Enclosure, Stonepark, Co. Galway
Co. Galway |
Enclosures
In a stretch of rough pastureland in Stonepark, Co. Galway, a low spread of collapsed stone traces the outline of an enclosure that has largely returned to the ground.
Roughly subrectangular in shape, measuring around 40 metres on its longer axis and 29 metres on the shorter, it survives as little more than a grassed-over rubble spread about two and a half metres wide and half a metre high. A modern post-and-wire fence runs along its western side, an oddly domestic detail beside something far older.
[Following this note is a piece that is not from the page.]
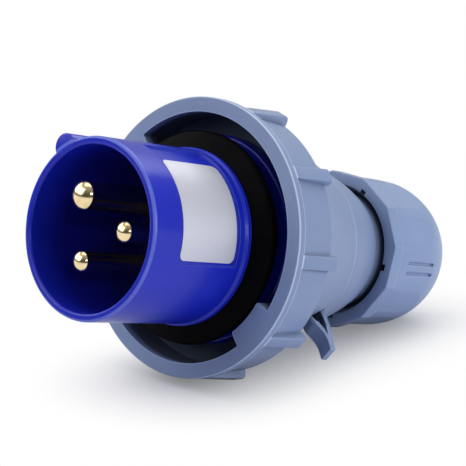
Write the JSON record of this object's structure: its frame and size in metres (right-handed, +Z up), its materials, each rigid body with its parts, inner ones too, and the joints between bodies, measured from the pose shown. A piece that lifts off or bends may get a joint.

The enclosure sits within a relict field system, meaning the broader pattern of ancient land division is still legible across the landscape, even if no longer in active use. Field walls extend outward from the enclosure at its northeast, southeast, southwest, and northwest corners, suggesting it was once integrated into a working agricultural arrangement rather than standing apart from it. Roughly 125 metres to the southwest lies a possible cashel, a type of stone-walled circular or oval enclosure associated with early medieval settlement and farming in Ireland. Whether the enclosure and the cashel belong to the same period of activity is not established, but their proximity within the same relict landscape gives the area a quiet layered quality, the traces of several generations of land use sitting close together without any one of them fully legible.